• _Task prompt_: Reproduce only the lines of the material below that start at the line containing "bracelet lies on." and stop at the line containing "bpy.data.objects.remove(obj)". Keep both end lines.

• _Given records_:
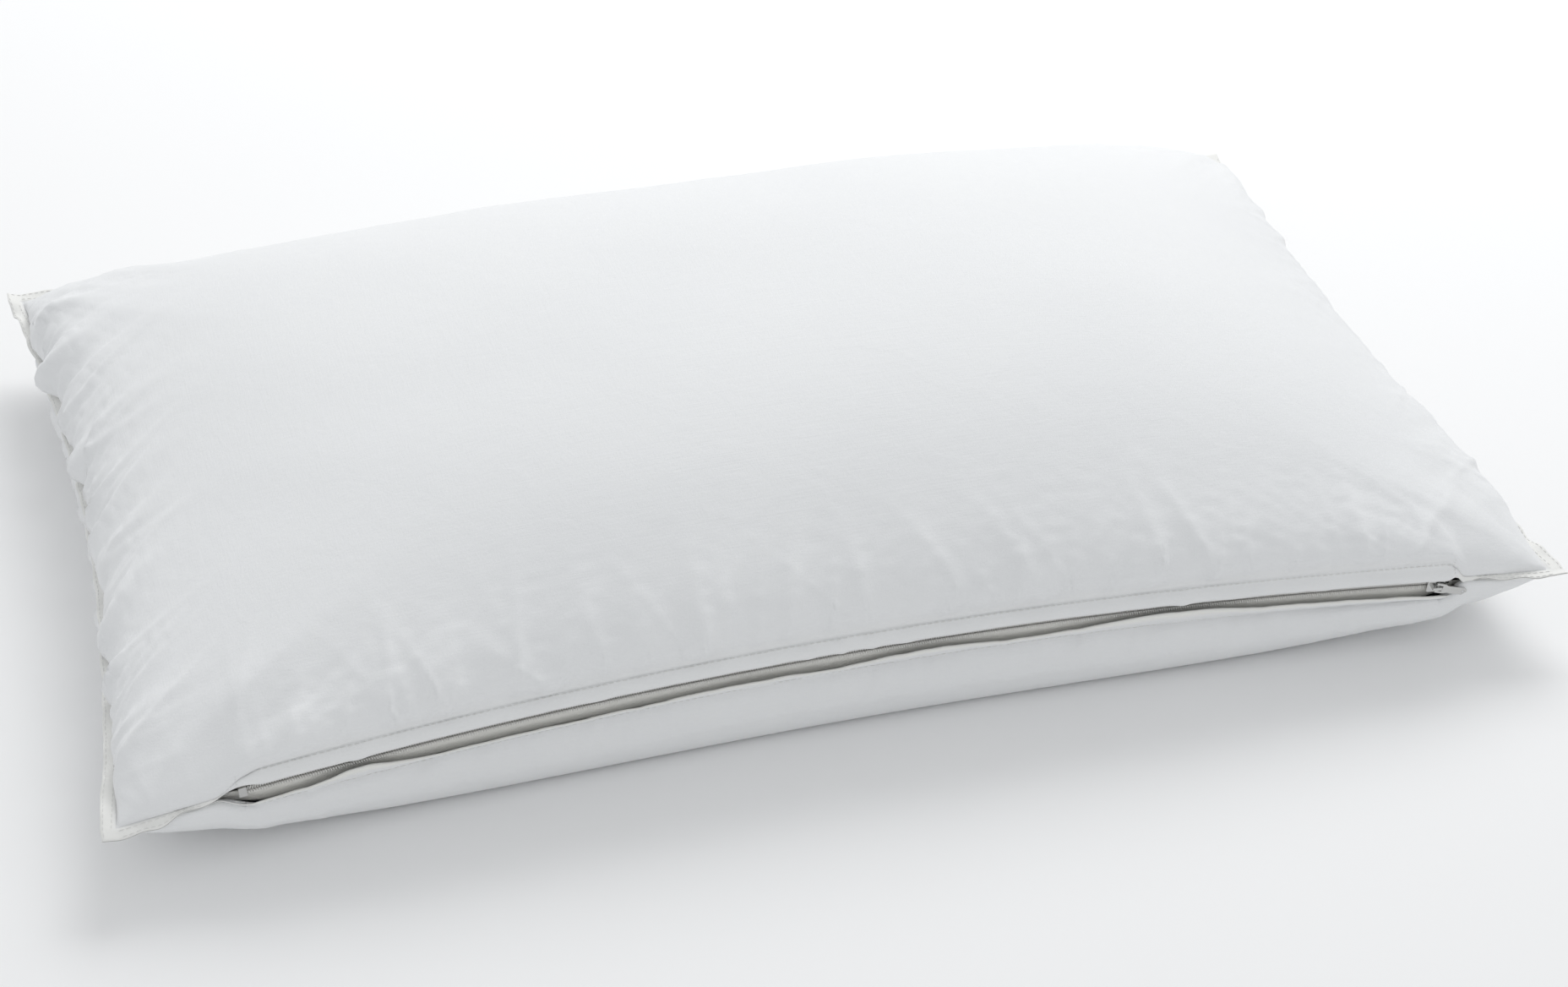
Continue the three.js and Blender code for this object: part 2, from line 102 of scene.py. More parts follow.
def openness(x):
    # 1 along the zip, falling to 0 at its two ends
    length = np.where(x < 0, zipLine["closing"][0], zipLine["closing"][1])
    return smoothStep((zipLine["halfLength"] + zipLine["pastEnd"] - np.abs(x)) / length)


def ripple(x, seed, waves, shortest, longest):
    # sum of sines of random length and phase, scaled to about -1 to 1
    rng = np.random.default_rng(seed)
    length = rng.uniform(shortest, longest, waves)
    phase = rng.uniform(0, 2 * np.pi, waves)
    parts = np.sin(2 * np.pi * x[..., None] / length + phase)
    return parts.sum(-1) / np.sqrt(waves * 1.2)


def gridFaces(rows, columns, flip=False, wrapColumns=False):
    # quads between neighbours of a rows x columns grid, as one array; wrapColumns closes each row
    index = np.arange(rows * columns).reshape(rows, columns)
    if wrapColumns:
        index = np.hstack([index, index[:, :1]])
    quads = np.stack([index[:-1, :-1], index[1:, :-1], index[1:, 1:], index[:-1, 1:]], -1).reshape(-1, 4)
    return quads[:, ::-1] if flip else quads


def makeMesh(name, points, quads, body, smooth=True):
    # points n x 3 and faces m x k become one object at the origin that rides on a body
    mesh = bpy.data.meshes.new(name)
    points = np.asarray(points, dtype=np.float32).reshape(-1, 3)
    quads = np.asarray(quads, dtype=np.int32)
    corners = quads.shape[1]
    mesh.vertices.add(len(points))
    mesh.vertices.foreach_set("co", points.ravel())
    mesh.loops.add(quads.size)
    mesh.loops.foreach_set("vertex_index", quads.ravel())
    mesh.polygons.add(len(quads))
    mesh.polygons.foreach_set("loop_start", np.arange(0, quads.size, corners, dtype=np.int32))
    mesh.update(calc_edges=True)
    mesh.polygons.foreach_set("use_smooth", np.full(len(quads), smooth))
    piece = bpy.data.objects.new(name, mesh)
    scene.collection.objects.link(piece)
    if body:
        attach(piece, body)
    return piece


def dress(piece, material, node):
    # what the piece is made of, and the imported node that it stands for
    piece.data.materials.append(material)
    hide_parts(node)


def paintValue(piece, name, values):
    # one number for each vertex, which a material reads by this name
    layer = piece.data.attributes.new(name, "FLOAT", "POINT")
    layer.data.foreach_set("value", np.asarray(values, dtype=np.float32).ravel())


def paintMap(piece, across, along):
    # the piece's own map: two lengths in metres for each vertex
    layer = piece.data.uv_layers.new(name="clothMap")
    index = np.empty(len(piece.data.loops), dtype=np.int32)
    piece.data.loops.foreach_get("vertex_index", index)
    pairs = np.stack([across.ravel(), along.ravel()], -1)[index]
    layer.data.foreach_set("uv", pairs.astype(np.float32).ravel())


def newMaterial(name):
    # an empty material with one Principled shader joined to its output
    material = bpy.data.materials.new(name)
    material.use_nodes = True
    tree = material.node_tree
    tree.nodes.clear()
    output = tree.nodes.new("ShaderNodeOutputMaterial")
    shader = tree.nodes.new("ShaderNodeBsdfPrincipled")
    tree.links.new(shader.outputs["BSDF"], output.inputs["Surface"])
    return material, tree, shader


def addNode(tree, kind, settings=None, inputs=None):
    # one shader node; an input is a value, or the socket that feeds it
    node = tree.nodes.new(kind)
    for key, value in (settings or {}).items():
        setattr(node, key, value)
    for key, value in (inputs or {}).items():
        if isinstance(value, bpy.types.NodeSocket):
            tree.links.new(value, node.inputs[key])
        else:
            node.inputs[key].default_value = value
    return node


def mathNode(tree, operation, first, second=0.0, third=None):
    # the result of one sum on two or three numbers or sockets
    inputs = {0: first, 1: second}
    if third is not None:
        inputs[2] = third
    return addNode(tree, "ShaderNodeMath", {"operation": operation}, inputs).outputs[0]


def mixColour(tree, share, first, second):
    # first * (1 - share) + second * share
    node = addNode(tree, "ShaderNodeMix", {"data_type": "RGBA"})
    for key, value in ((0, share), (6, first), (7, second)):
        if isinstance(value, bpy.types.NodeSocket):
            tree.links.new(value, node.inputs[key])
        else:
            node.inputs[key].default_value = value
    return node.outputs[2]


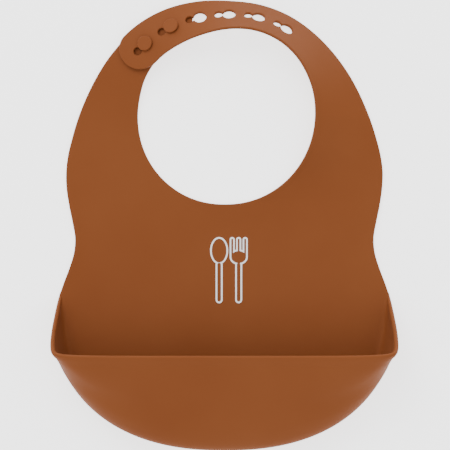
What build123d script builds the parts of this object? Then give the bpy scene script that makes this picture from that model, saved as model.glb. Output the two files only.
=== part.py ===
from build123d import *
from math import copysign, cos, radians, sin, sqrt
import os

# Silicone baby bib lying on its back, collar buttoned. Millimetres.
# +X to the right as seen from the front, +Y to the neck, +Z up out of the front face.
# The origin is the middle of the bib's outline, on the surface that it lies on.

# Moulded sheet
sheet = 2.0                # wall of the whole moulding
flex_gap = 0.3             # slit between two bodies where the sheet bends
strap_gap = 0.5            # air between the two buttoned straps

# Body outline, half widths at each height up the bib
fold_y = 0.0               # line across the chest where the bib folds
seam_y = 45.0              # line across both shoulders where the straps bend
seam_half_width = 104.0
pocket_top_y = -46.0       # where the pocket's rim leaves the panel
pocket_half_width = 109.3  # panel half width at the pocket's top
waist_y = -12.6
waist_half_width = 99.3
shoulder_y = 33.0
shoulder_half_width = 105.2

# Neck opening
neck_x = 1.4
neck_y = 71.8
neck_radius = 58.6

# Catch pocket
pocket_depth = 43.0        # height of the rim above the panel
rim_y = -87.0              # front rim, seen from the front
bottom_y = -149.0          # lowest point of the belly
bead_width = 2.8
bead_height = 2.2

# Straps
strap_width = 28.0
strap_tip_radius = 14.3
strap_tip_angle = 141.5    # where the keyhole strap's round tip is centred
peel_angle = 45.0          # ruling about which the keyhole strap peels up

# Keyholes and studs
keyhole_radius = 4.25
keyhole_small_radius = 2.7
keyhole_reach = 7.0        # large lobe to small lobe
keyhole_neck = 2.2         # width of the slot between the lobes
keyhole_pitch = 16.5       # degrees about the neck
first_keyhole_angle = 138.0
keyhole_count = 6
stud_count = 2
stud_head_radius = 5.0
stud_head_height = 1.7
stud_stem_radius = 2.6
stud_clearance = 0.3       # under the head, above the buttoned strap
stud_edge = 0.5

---

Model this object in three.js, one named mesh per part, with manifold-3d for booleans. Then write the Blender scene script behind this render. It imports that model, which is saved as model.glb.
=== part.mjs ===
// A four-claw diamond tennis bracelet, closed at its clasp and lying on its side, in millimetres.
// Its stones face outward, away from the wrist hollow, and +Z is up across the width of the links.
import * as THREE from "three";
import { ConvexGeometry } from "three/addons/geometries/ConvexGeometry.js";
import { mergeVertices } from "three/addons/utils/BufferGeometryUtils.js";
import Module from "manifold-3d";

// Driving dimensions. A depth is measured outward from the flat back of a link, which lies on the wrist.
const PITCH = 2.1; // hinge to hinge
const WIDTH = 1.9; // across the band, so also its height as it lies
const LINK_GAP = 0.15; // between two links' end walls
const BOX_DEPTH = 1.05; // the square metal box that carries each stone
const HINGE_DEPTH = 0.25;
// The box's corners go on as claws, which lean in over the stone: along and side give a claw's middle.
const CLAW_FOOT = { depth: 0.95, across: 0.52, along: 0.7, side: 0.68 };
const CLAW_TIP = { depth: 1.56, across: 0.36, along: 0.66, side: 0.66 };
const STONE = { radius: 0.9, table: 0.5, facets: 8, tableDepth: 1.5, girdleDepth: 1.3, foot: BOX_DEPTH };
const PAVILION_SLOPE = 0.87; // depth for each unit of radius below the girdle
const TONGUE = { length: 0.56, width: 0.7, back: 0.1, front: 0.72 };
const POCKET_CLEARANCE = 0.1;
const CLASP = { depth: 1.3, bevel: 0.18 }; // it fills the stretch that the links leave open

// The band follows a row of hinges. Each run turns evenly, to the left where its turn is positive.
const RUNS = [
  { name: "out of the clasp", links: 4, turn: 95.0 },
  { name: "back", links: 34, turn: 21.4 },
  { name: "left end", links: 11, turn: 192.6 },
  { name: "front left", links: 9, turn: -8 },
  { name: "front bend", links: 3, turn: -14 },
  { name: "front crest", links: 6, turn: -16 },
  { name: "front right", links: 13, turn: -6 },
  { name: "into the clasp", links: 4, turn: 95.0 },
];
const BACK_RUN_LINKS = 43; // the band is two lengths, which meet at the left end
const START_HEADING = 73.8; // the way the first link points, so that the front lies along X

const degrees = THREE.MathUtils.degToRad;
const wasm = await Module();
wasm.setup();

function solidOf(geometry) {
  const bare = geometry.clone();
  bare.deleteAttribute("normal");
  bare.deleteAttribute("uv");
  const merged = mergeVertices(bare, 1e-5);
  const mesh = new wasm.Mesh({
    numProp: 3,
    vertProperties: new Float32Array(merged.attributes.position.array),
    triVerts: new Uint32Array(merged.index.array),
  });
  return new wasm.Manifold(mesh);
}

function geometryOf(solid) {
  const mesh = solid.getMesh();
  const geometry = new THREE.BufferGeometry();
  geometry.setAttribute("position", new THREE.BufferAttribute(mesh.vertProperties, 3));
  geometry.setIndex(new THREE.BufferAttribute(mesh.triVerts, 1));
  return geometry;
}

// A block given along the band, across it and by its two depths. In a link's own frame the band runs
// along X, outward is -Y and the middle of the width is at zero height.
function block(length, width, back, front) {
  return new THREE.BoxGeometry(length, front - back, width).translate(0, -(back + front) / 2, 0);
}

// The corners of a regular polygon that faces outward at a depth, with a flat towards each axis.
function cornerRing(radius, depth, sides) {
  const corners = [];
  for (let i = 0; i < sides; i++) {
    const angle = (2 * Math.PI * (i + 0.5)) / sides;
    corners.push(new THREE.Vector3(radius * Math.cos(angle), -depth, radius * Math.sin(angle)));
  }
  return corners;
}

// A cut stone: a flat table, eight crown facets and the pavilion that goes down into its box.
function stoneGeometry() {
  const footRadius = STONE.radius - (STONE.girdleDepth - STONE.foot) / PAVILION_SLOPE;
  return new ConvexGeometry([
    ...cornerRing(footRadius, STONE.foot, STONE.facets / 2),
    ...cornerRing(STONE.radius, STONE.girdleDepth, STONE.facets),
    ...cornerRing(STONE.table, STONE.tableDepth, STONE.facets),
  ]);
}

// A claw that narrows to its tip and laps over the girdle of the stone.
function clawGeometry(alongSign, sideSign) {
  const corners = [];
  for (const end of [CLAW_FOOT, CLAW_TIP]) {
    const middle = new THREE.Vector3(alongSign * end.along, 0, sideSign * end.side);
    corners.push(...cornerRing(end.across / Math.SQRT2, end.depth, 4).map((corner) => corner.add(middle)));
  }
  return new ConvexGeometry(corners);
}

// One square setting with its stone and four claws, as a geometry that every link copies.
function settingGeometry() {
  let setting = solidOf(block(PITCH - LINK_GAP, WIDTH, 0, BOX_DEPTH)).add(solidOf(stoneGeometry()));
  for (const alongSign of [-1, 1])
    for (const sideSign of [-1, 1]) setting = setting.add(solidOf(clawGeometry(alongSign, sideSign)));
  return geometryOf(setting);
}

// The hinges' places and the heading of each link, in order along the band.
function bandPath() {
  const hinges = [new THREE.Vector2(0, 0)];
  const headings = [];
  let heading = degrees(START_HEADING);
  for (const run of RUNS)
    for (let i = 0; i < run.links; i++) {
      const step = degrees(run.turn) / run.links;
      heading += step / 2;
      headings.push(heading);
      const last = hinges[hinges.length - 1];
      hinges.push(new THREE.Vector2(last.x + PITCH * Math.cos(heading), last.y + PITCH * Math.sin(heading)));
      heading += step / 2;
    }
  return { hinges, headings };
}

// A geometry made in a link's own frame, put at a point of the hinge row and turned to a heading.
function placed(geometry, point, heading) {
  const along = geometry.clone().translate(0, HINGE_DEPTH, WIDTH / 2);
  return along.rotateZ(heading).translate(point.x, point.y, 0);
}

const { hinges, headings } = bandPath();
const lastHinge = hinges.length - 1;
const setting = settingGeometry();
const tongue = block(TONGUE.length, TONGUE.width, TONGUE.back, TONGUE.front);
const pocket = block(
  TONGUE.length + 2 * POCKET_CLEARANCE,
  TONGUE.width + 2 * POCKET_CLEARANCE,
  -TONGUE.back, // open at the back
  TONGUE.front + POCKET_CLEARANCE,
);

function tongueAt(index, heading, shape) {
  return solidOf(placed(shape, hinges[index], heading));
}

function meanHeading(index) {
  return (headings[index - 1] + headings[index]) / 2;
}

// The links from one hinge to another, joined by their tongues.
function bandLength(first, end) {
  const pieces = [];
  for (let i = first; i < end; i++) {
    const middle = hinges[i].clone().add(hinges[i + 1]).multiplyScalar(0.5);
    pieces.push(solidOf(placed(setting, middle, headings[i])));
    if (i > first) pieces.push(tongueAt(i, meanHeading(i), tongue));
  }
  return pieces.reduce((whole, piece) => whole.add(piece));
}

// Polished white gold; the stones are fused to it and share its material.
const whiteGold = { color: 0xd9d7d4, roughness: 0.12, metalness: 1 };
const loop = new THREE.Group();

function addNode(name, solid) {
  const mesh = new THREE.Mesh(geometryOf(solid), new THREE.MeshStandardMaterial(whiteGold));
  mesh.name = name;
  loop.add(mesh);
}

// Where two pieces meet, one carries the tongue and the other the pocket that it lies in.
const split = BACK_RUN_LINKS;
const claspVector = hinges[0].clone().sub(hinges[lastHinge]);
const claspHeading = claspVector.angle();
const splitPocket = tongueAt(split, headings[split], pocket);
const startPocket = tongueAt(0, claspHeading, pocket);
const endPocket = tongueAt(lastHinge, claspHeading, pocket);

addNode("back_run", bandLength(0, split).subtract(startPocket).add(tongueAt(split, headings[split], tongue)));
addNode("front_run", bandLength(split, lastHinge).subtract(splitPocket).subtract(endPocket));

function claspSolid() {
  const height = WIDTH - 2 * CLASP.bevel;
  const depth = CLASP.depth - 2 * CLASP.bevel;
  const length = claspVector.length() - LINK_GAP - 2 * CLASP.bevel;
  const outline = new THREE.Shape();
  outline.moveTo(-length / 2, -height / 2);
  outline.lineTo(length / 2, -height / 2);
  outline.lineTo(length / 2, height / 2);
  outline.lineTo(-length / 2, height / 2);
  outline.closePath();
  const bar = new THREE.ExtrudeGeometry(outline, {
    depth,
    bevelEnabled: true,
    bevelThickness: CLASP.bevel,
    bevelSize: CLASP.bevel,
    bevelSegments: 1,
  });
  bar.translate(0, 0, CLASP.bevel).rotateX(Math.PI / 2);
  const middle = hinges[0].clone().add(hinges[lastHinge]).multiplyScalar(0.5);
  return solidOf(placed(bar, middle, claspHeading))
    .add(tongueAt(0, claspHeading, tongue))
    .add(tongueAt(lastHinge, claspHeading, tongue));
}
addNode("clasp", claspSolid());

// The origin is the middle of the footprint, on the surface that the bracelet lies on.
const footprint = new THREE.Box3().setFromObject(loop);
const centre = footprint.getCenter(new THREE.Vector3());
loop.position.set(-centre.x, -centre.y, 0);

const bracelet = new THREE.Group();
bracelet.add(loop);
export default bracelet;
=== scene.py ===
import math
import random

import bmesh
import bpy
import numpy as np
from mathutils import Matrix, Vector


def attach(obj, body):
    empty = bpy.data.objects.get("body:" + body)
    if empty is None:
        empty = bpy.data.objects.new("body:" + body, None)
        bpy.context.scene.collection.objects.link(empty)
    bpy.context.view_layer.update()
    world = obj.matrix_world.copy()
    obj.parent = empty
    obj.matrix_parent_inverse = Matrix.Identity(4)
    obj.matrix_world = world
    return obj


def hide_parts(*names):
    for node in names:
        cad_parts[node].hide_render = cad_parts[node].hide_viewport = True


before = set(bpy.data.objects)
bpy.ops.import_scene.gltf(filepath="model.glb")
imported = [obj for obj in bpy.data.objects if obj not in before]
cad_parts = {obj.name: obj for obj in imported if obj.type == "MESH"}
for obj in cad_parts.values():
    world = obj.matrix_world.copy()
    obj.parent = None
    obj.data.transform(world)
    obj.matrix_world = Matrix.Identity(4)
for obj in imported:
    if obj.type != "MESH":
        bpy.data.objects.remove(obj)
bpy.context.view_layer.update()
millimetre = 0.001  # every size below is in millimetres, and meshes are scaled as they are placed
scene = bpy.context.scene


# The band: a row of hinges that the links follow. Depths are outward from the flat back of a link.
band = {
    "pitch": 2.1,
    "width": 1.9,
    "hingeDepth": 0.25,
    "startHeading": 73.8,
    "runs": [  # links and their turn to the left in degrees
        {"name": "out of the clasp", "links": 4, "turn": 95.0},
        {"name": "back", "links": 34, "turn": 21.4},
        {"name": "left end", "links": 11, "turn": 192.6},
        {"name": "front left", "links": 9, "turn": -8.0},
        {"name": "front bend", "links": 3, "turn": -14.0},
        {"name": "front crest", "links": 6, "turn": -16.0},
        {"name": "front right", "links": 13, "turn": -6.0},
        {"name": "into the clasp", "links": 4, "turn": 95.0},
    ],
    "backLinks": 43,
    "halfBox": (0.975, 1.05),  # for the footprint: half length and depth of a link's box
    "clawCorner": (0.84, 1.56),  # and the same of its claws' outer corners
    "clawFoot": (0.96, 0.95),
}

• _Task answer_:
// The origin is the middle of the footprint, on the surface that the bracelet lies on.
const footprint = new THREE.Box3().setFromObject(loop);
const centre = footprint.getCenter(new THREE.Vector3());
loop.position.set(-centre.x, -centre.y, 0);

const bracelet = new THREE.Group();
bracelet.add(loop);
export default bracelet;
=== scene.py ===
import math
import random

import bmesh
import bpy
import numpy as np
from mathutils import Matrix, Vector


def attach(obj, body):
    empty = bpy.data.objects.get("body:" + body)
    if empty is None:
        empty = bpy.data.objects.new("body:" + body, None)
        bpy.context.scene.collection.objects.link(empty)
    bpy.context.view_layer.update()
    world = obj.matrix_world.copy()
    obj.parent = empty
    obj.matrix_parent_inverse = Matrix.Identity(4)
    obj.matrix_world = world
    return obj


def hide_parts(*names):
    for node in names:
        cad_parts[node].hide_render = cad_parts[node].hide_viewport = True


before = set(bpy.data.objects)
bpy.ops.import_scene.gltf(filepath="model.glb")
imported = [obj for obj in bpy.data.objects if obj not in before]
cad_parts = {obj.name: obj for obj in imported if obj.type == "MESH"}
for obj in cad_parts.values():
    world = obj.matrix_world.copy()
    obj.parent = None
    obj.data.transform(world)
    obj.matrix_world = Matrix.Identity(4)
for obj in imported:
    if obj.type != "MESH":
        bpy.data.objects.remove(obj)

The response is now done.